Can you believe it’s almost July?
Summertime is in full swing here in Madison. We hiked nine miles at one of our favorite spots on Saturday, and it felt great to be out among the trees. Our garden is starting to pop, and last night, as a thunderstorm was rolling in, the fireflies made their first appearance in the backyard. I love this time of year. It’s hot and humid, sure, but it’s also beautiful and relaxing. I’m feeling grateful today.
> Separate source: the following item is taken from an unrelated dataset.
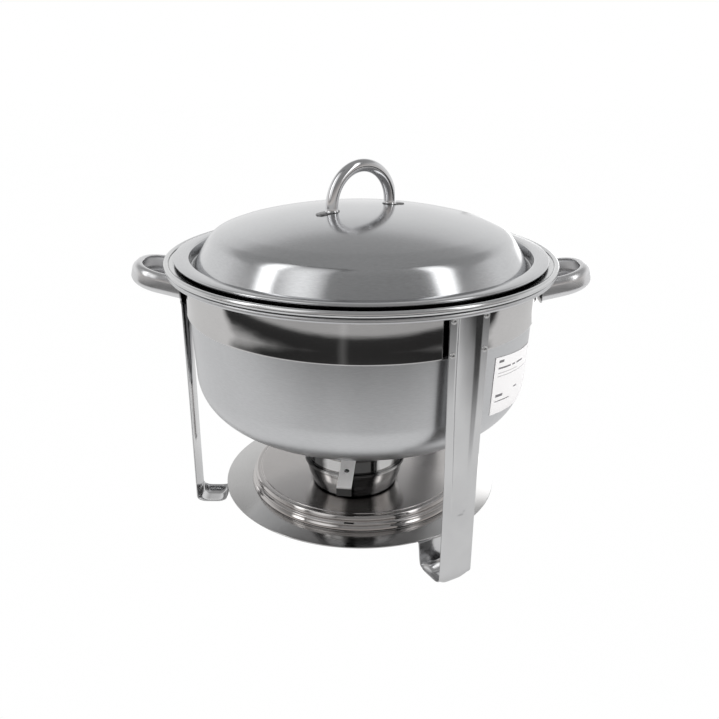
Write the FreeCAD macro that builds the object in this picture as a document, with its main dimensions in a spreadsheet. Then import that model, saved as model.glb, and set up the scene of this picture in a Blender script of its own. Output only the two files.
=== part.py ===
import FreeCAD, Part
import math
import os
import re
import Sketcher

# A round chafing dish on three legs: a stand with a base ring and burner, a water pan hung in the
# stand's polished band, a food pan nested in it and a domed lid.  Millimetres, ground at z = 0, the
# axis of the dish on Z.  Azimuths are measured from the front (-Y), positive towards +X.

os.makedirs("parts", exist_ok=True)
doc = FreeCAD.newDocument("chafing_dish")
sheet = doc.addObject("Spreadsheet::Sheet", "Sizes")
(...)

As July approaches, it feels like an occasion to take stock and appreciate the beauty that surrounds us. A curator friend,
, shared this Alfred Stieglitz picture with me over the weekend, and I can’t take my eyes off it. I love quiet pictures. They calm me down and put me in a reflective place. Sometimes photographs don’t have to do a lot to move you. “Apples and Gable” is a stunner.George sent me down a rabbit hole on the Museum of Modern Art website, and I came across this description, which is excerpted from MoMA Highlights: 375 Works from The Museum of Modern Art, published in 2019:
This picture may be read as a symbol—of Eve’s temptation in the Garden of Eden, perhaps, or of harmony between nature and humankind—yet it presents itself as an immediate, sensual experience. You can almost feel yourself reaching up to the apples covered with dew and ripe for the picking.
Stieglitz was fifty-eight years old when he made this photograph at his family’s estate in Lake George, New York, where he spent his summers from childhood to old age. At the turn of the twentieth century, it had seemed to him that photography, if it were to become an art, must emulate the other arts and so restrain or disguise its earthbound realism. Later, in the 1920s, he helped to prove in his own photographs that engaging the stubborn specificity of his medium was itself a fine art.
I know some of you must be Steiglitz fans (I certainly am). The museum has published 130 of his photographs online — you can view them here.
Peach Pictures!
Every summer, my neighbor Sue and I split a box of peaches from Tree-Ripe Fruit Co. She called over the backyard fence on Saturday night to announce that this year’s shipment had arrived. It’s always such a treat to unbox these things. Peaches are so colorful and gorgeous, and I make a picture of them every year. I posted this one in my Notes, and photographer
replied with this image by Joel Meyerowitz. I think you’ll agree, it is a perfect summation of the season:Last summer, I considered curating a round-up of peach-themed pictures, and I never got around to it. Rob has inspired me to do it this year, so if you have any peach photography in your archive, please email me. I want to see your work!
Call for COLOR Redux
I am so grateful to those of you who have emailed submissions to my Call for COLOR. Like this gem by Matt Cosby — I love it!
After giving it some thought, I’ve decided not to curate a single show of color photographs but to introduce a rolling feature to the newsletter, something along the lines of what I do with Five Photographers or my Show & Tell series.
This new feature will showcase periodic selections of color photography to brighten your inbox. This way, I can show some inspiring color photography in the newsletter on an ongoing basis, rather than all at once. If you have something colorful in your archive to share, please email me.
One more thing…
It’s not photo-related, but I wanted to leave you with a book recommendation. Some of you know that I read aloud to Kristen. It’s one of our favorite things to do together, and we’ve been doing it for many years. Last night, we finished Kathryn Schulz’s memoir, Lost & Found. Do you know this book? It’s a remarkable meditation on death and dying, falling in love, the long arc of space and time, and what it means to be human. I thought some of you might enjoy it. We loved it.
Okay, that’s all for now. Have a great week and a wonderful July 4 holiday!
So glad I found a receptive audience for Alfred's apples. Thanks Andy!
Lovely apples. I have such a love hate relationship with Stieglitz. His arrogance and decisions around who was in the Camera Work club and who wasn't and how much manipulation wealthy amateurs had to do to be accepted as 'artists' by Stieglitz, was such a set-back to photography, I swear it took the art of photography at least 50 years to recover. Don't forget that in the late 1800s it was perfectly fine to have a straight photograph of the Acropolis hanging along side a Japanese woodblock print, along side a landscape painting. Stieglitz made that impossible. And for those photographers who actually had to work for a living... forget it. You had to be rich, and an amateur. Otherwise, you did not count. Yes, he sort of redeemed himself late in life, but he single-handedly set photography back decades!
As for the apples.... "a symbol—of Eve’s temptation in the Garden of Eden", come on, sometimes an apple is just an apple. A good photograph, just a good photograph.